Germany Goes Hard on Security

Police in Saarland arrest a Syrian refugee over an alleged car bomb plot while the German Interior Ministry lays out plans to overhaul the country’s security apparatus
German Interior Minister Thomas de MaiziereGerman Interior Minister Thomas de Maiziere

German authorities said on Monday that police had arrested a Syrian man who had allegedly asked the IS terrorist group to fund an attack using explosives-packed vehicles.

The unemployed 38-year-old with refugee status had urged an IS contact via mobile phone message service Telegram to send him €180,000, said prosecutors, the news website reported.

Police commandos raided his apartment in Saarbrucken near the French border around 2:00 a.m. on Saturday, New Year’s Eve. He was detained before being formally arrested on terror financing charges on Sunday.

The man’s “as yet undefined attack scenario” suggested the use of explosives-packed vehicles in Germany, France, Belgium and The Netherlands, said police.

It named the suspect as Hasan A. and said his contact was located in the militant group’s de facto capital of Raqqa, Syria.

The man had entered Germany in December 2014 and applied for asylum in January 2015, obtaining refugee status and a residency permit, prosecutors said in a statement.

The man had in December 2016 asked an IS contact in Syria to send him the money “so he could purchase vehicles which he could load with explosives and which he wanted to drive into crowds ... and blow up in order to kill unknown numbers of people who do not follow the Muslim faith”.

  Plans for Federal Deportation Centers

Two weeks on from the truck attack on a Berlin Christmas market, German Interior Minister Thomas de Maiziere on Monday began laying out plans to overhaul the country’s asylum policy and security apparatus.

In an op-ed published in Tuesday’s edition of the Frankfurter Allgemeine Zeitung newspaper, de Maiziere said he had already presented a draft bill that would allow the state to detain and deport asylum seekers suspected of posing a security threat.

“I propose that the federal government be granted greater powers to renounce residency permits,” de Maiziere wrote. That way, deportations would be “directly carried out” by the federal government, rather than the individual states.

The Christian Democrat politician wrote that he seeks to build federal deportation centers. Rejected asylum seekers would, therefore, be passed on from the centers run by states to those run by the federal government.

Berlin has long tried to push the German states to speed up deportations. However, the debate has intensified following the attack in Berlin on December 19, in which 12 people were killed.

  Increasing Federal Government’s Powers

De Maiziere’s deportation proposal comes as part of a wider overhaul of Germany’s security structure that would expand the federal government’s powers at the expense of individual states.

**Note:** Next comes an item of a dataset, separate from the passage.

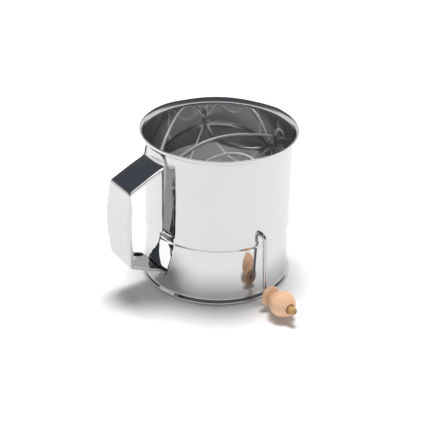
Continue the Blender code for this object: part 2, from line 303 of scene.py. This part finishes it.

In addition to state-level policing, police forces acting at the federal level would be responsible for investigating and prosecuting unauthorized residents in Germany, thereby slowly establishing what de Maiziere labeled “a real federal police force”.

“Those who seek to undermine our internal security don’t seek to do so in just one state,” de Maiziere wrote.

Similarly, the interior minister also proposed increasing federal powers to combat cyber attacks, proposing the creation of a national cyber defense center.

Coupled with this, de Maiziere called for “sound legal bases” to carry out countermeasures and counterattacks in the event of a cyber threat.

De Maiziere has also proposed expanding the “far too restrictive” powers of the Federal Criminal Police Office (BKA).

“We require common rules and better coordination, for example, when it comes to protecting the more vulnerable,” he added.

“The federal government requires a leading authority that oversees all other security bodies,” thereby allowing the federal government, BKA and the individual states to cooperate on all federal security matters.

  Shielding Europe From Crises

The interior minister also used the op-ed as an opportunity to criticize Europe’s “inadequate” refugee and asylum policies.

“We need a robust mechanism against mass inflows that will protect Europe whenever and wherever the next migrant crisis occurs,” de Maiziere wrote.

He called on the European Union to loosen the definition of “secure third countries” in which to settle refugees in its migrant directive. Only then could the EU strike a migrant deal with the North African countries, from which thousands of migrants attempt to flee to Europe every day.

De Maiziere said the EU should look to partner countries in the UNHCR as potential “secure third countries.”

Chancellor Angela Merkel has come under increased pressure ahead of this year’s national election, following her now-controversial decision in 2015 to allow almost one million Middle Eastern refugees to settle in the country.

The far-right Alternative for Germany party has directly blamed her “open door” policy for the December 19 attack in Berlin.

Merkel has said she felt sickened by the prospect of refugees committing terror attacks in Germany. In her New Year’s speech, she called terrorism “without a doubt the most difficult test” facing Germany.